You'll see Gerszewski, Smiley, Neureut and more.
MAP
Dave Nelson provided the link.
Thanks Dave!

Here is a map of Gerszewski Barracks


After driving through the Main Gate (#2) drive up and make a left, the 79th was in the left-half of the Kaserne, and the 249th was in the right-half.

That place was home for many GIs and is among those unique things in life that are forever known by only one word. People like Elvis, Cher, Bono, Hillary;
Places like Yellowstone, Yosemite, and others.
And thus, so be it forever known ....

"GERSZEWSKI"

Bruce -
I found a few more shots when I was going thru my old photo albums...I guess it says something about this project that I am finding pieces of my memory everywhere! Now to give a few notes on the shots, mostly from '75:


Guard duty at the front gate as viewed from the wac shack...I guess some of us had to wear those silly helmets! I had forgotten! I remember everyone took turns on the front gate, but only guys did the back gate it is not safe for women.... Do you remember trying to close down the nco club on saturday nights? That was always fun...Saturday was Country and Western night, and no one wanted to go home, so whoever had guard duty had the pleasure of escorting the patrons out.

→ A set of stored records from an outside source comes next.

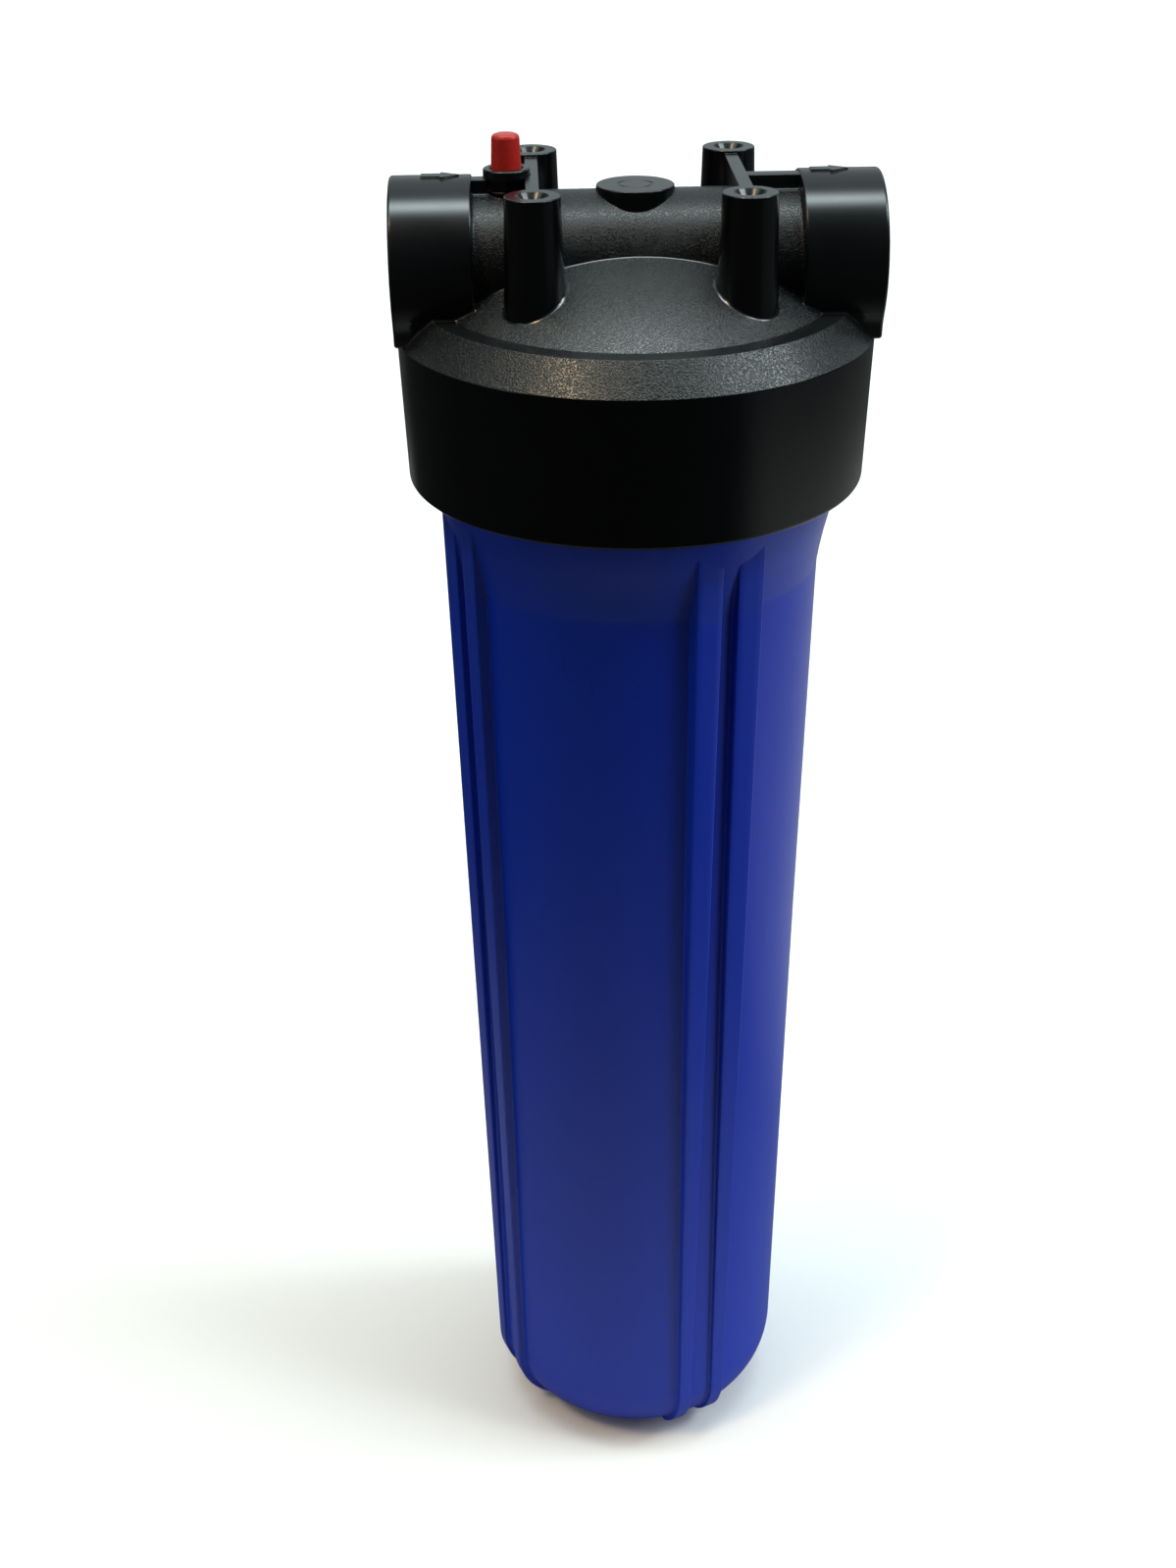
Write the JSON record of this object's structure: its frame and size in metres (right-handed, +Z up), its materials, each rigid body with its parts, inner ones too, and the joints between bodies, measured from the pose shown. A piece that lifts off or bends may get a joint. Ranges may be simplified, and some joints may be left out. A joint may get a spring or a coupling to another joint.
{
  "type": "cartridge filter housing",
  "caption": "Tall water filter housing: black ported head with mounting bosses and a red pressure-relief button over a screw-on blue ribbed sump holding a pleated cartridge.",
  "frame": {"origin": "middle of the flat disc under the sump, the lowest point of the housing", "axes": "+Z up along the sump's centre line, +X along the ports from inlet to outlet, -Y is the side the picture was taken from"},
  "size_m": [0.1848, 0.1848, 0.6169],
  "materials": {
    "head_plastic": "black moulded polypropylene, leather-grain on the dome, bevel and tube, smooth on the ring, bosses and collars",
    "sump_plastic": "ultramarine blue moulded polypropylene, satin gloss",
    "button_plastic": "red moulded plastic, satin",
    "seal_rubber": "black nitrile rubber",
    "gasket_rubber": "off-white soft rubber",
    "stem_steel": "stainless steel",
    "pleat_media": "spun-bonded polyester sheet, pleated",
    "core_plastic": "white polypropylene",
    "cap_plastic": "blue moulded plastic"
  },
  "bodies": {
    "head_body": {"head": "head_plastic", "relief_bonnet": "head_plastic", "relief_bonnet_seal": "seal_rubber"},
    "sump_seal": {"main_o_ring": "seal_rubber"},
    "sump_body": {"sump": "sump_plastic", "cartridge_media": "pleat_media", "cartridge_core": "core_plastic", "cartridge_top_cap": "cap_plastic", "cartridge_bottom_cap": "cap_plastic", "cartridge_top_gasket": "gasket_rubber", "cartridge_bottom_gasket": "gasket_rubber", "cartridge_band_1": "core_plastic", "cartridge_band_2": "core_plastic", "cartridge_band_3": "core_plastic", "cartridge_band_4": "core_plastic"},
    "relief_plunger": {"relief_button": "button_plastic", "relief_stem": "stem_steel", "relief_stem_seal": "seal_rubber", "relief_stem_clip": "stem_steel", "relief_spring": "stem_steel"}
  },
  "joints": [
    {"name": "sump_lower", "type": "slide", "parent": "head_body", "child": "sump_seal", "axis": [0, 0, -1], "range_m": [0, 0.027]},
    {"name": "sump_turn", "type": "hinge", "parent": "sump_seal", "child": "sump_body", "pos_m": [0, 0, 0.5], "axis": [0, 0, -1], "range_deg": [0, 1080]},
    {"name": "relief_press", "type": "slide", "parent": "head_body", "child": "relief_plunger", "axis": [0, 0, -1], "range_m": [0, 0.0023], "stiffness_N_per_m": 800, "springref_m": -0.002, "deforming": ["relief_spring"]}
  ],
  "couplings": [
    {"joint": "sump_lower", "follows": "sump_turn", "m_per_rad": 0.0014324}
  ]
}
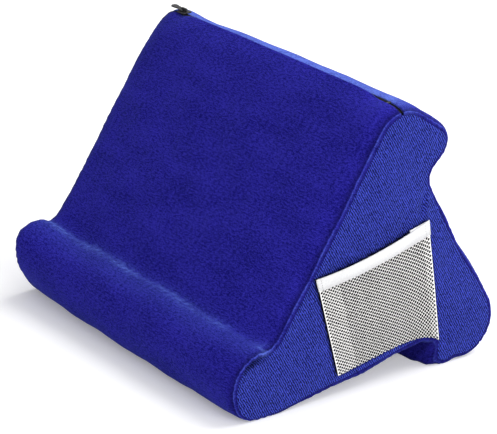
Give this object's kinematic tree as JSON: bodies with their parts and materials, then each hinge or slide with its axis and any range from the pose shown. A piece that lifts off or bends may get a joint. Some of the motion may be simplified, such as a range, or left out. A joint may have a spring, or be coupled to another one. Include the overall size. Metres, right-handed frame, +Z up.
{
  "type": "tablet cushion stand",
  "caption": "Soft wedge cushion of three rounded lobes that props a tablet, with a front lip, a zipped plush cover and a net side pocket.",
  "frame": {"origin": "middle of the bounding box on the floor", "axes": "+X along the width towards the pocket side, +Y from the lip at the front to the back, +Z up"},
  "size_m": [0.2982, 0.2319, 0.2073],
  "materials": {
    "foam": "open-cell foam",
    "plush": "short royal-blue plush",
    "knit": "brushed royal-blue knit",
    "zip_tape": "black woven tape",
    "zip_teeth": "black nylon",
    "zip_metal": "black lacquer",
    "pocket_net": "white knitted net",
    "pocket_tape": "white woven tape"
  },
  "bodies": {
    "cushion": {"foam_core": "foam", "front_panel": "plush", "back_panel": "plush", "base_panel": "plush", "side_panel_left": "knit", "side_panel_right": "knit", "zip_tape_front": "zip_tape", "zip_tape_rear": "zip_tape", "zip_teeth_front": "zip_teeth", "zip_teeth_rear": "zip_teeth", "zip_stop_front": "zip_metal", "zip_stop_rear": "zip_metal", "zip_end_stop": "zip_metal", "pocket_net": "pocket_net", "pocket_binding": "pocket_tape"},
    "slider": {"zip_slider": "zip_metal"},
    "pull": {"zip_pull": "zip_metal"}
  },
  "joints": [
    {"name": "slider_travel", "type": "slide", "parent": "cushion", "child": "slider", "axis": [1, 0, 0], "range_m": [0, 0.2455]},
    {"name": "pull_swing", "type": "hinge", "parent": "slider", "child": "pull", "pos_m": [-0.12735, 0.02842, 0.20566], "axis": [0, 0.9986, 0.0523], "range_deg": [0, 180]}
  ]
}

The shot looking over to the 79th from the top of the 249th wac shack

This photo was taken from the building on the left of the #2 (front gate) shown on the MAP. You are looking directly at #1 (HHC) on the map behind the Snack Bar building with the tree. Charlie is behind HHC. Operations is to the right of Charlie at the top right of the picture.

Do you remember the Friday afternoon parties out in front of HHC? The ones with a jeep trailer filled with beer and playing drinking games until the light disappeared around 11 at night? I was a lightweight drinker and could not keep up on those games, but I tried (rather unsuccessfully!).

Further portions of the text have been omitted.